Now that is an interesting concept. Indexing the web would seem to be the kind of parallel operation ideally suited for distributed computing. You'd still need a central server to search the index and provide results quickly. (Okay, I decided to RTFL rather than just speculate, and I see that's what they're doing.) My initial assessment is that this is the most credible medium term threat to Google I've seen.
>...the fairness of their ranking algorithms are open to view and discuss -- perhaps with time such closed algorithms could be viewed with as much dislike as Microsoft's closed OS sources
Another excellent point. I wish I still had mod points. The closed nature of Google's ranking algorithms has disgruntled some folks, and an open system could become popular. Robert Cringely did a series on the mysterious workings of the AdWords algorithm, and whether Google is using the algorithms to "unfair" advantage. "Unfair" being quoted because even if they are doing it, it is not illegal, and perhaps not even unethical. But they could be deceiving or "gouging" (another loaded term) their advertisers, and it could be seen as counter to "Don't be evil". Cringely includes Google responses.
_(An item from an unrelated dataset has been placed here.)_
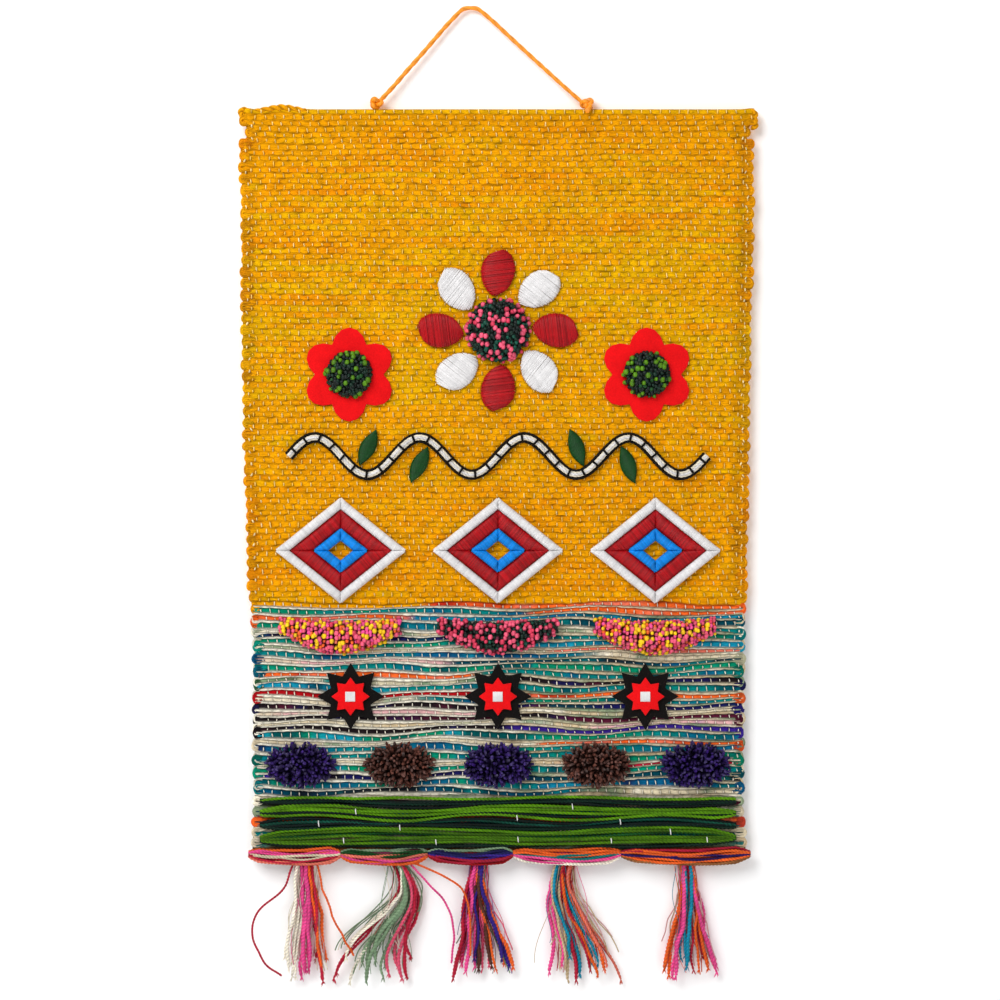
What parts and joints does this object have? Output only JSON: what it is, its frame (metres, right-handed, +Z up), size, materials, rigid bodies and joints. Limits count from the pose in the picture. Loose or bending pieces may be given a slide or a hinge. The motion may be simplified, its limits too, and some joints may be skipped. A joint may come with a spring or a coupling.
{
  "type": "handwoven jute wall hanging on a cord",
  "caption": "Golden handwoven hanging with a folded heading, striped lower zone, sewn-on and pile motifs, green border, yarn edging, tassels and a twisted cord to hang it by.",
  "frame": {"origin": "on the wall plane, at the nail that carries the hanging cord's top", "axes": "+Z up, the front faces -Y, the wall is the plane y = 0, +X to the right seen from the front"},
  "size_m": [0.365, 0.0199, 0.6848],
  "materials": {
    "golden_cloth": "thick handwoven wool and jute, weft-faced, pale warp dashes",
    "cord_yarn": "two-ply twisted cotton cord",
    "green_yarn": "couched two-ply wool yarn",
    "dark_green_yarn": "couched two-ply wool yarn",
    "mixed_yarn": "bundles of many-coloured wool yarn",
    "tassel_yarn": "loose two-ply yarn in many colours",
    "red_satin": "satin stitch in wool",
    "white_satin": "satin stitch and wrapped bars in wool",
    "blue_satin": "wrapped bars in wool",
    "green_satin": "satin stitch in wool",
    "pink_green_pile": "looped pile in pink and dark green",
    "pink_yellow_pile": "looped pile in pink and yellow",
    "green_pile": "looped pile in dark green and lime",
    "red_felt": "cut wool felt",
    "black_felt": "cut wool felt",
    "vine_yarn": "cream core with black binding yarn",
    "purple_shag": "cut shaggy wool",
    "brown_shag": "cut shaggy wool"
  },
  "bodies": {
    "root": {"ground_cloth": "golden_cloth", "hanging_cord": "cord_yarn", "knot_left": "cord_yarn", "knot_right": "cord_yarn", "border_bundle_2": "green_yarn", "border_bundle_4": "green_yarn", "border_bundle_1": "dark_green_yarn", "border_bundle_3": "dark_green_yarn", "edging_1": "mixed_yarn", "edging_2": "mixed_yarn", "edging_3": "mixed_yarn", "edging_4": "mixed_yarn", "edging_5": "mixed_yarn", "tassel_1": "tassel_yarn", "tassel_2": "tassel_yarn", "tassel_3": "tassel_yarn", "tassel_4": "tassel_yarn", "tassel_5": "tassel_yarn", "rosette_petal_1": "red_satin", "rosette_petal_3": "red_satin", "rosette_petal_5": "red_satin", "rosette_petal_7": "red_satin", "lozenge_field_1": "red_satin", "lozenge_field_2": "red_satin", "lozenge_field_3": "red_satin", "rosette_petal_2": "white_satin", "rosette_petal_4": "white_satin", "rosette_petal_6": "white_satin", "rosette_petal_8": "white_satin", "lozenge_frame_1": "white_satin", "lozenge_frame_2": "white_satin", "lozenge_frame_3": "white_satin", "lozenge_inner_1": "blue_satin", "lozenge_inner_2": "blue_satin", "lozenge_inner_3": "blue_satin", "vine_leaf_1": "green_satin", "vine_leaf_2": "green_satin", "vine_leaf_3": "green_satin", "vine_leaf_4": "green_satin", "rosette_pile": "pink_green_pile", "pile_swag_2": "pink_green_pile", "pile_swag_1": "pink_yellow_pile", "pile_swag_3": "pink_yellow_pile", "flower_pile_left": "green_pile", "flower_pile_right": "green_pile", "felt_flower_left": "red_felt", "felt_flower_right": "red_felt", "star_red_1": "red_felt", "star_red_2": "red_felt", "star_red_3": "red_felt", "star_black_1": "black_felt", "star_black_2": "black_felt", "star_black_3": "black_felt", "vine_cord": "vine_yarn", "shag_tuft_1": "purple_shag", "shag_tuft_3": "purple_shag", "shag_tuft_5": "purple_shag", "shag_tuft_2": "brown_shag", "shag_tuft_4": "brown_shag"}
  },
  "joints": []
}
The point is, the advantages of open algorithms are pretty obvious.
http://www.pbs.org/cringely/pulpit/pulpit20050922. html
http://www.pbs.org/cringely/pulpit/pulpit20051006. html
http://www.pbs.org/cringely/pulpit/pulpit20051013. html -
Re:It's 1999 all over again
And there are some interesting contenders out there. Google tends to forget that there are people living outside the US, UK and China. I'm sure they are getting there, but while they linger there are others moving into attack positions. The local ones mentioned before are eating away their user share, since they can take into account location & language specific things that Google may be ignoring while pursuing it's grand world domination plan. In some languages a simple word by word matching scheme may not be enough and conjugation needs to be considered as well. Google has also upset some folks with the China censorship thingy and wanting to move all the users' data on their centralized servers, in general displaying the sort of arrogant behavior that slowly makes people want to see them fail.
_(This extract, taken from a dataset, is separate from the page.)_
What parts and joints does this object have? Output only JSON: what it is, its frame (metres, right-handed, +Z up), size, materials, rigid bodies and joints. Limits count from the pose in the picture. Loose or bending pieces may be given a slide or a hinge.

Perhaps the most interesting engine to flock to would be http://www.majestic12.co.uk/, a seti@home style distributed indexing system. Sure they're not to Google's index size yet, but they are getting there, faster and faster... and the fairness of their ranking algorithms are open to view and discuss -- perhaps with time such closed algorithms could be viewed with as much dislike as Microsoft's closed OS sources. I wonder if Stallman is using it.
I am not a Google hater myself, personally I feel their search engine is adequate for my needs and their goal of organizing the world's information a very appealing one (although so broad that they might as well have said "we'll do what we please"). All I am saying is that it would not be unthinkable that the public opinion might slowly change, not favorably for them. -
Re:Ties to Majestic 12?
> Does anyone know whether Majestic Reasearch has any
> connections to Majestic 12 (http://www.majestic12.co.uk/ [majestic12.co.uk])?
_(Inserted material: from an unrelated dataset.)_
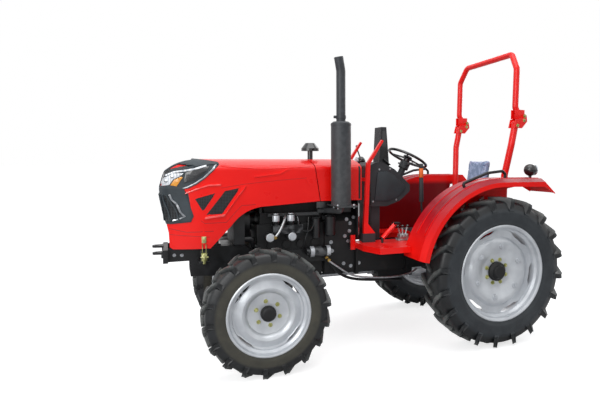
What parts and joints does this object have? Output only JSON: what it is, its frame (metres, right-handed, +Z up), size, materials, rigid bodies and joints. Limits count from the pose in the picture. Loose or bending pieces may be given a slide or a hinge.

As the founder of the Majestic-12 project I can assure you that we are not related in any way, shape or form. -
Ties to Majestic 12?
Does anyone know whether Majestic Reasearch has any connections to Majestic 12 (http://www.majestic12.co.uk/)? For those who don't know, Majestic 12 is a distributed search engine. The distributed part is in that they have a bunch of people donate CPU cycles and bandwidth to run a web crawler in a SETI at home fashion. Now i thought this was a good thing to join, because we kind of need some independent alternatives to google. But if it turns out i'm sponsoring some marketing firm, well... i'd feel pretty stupid.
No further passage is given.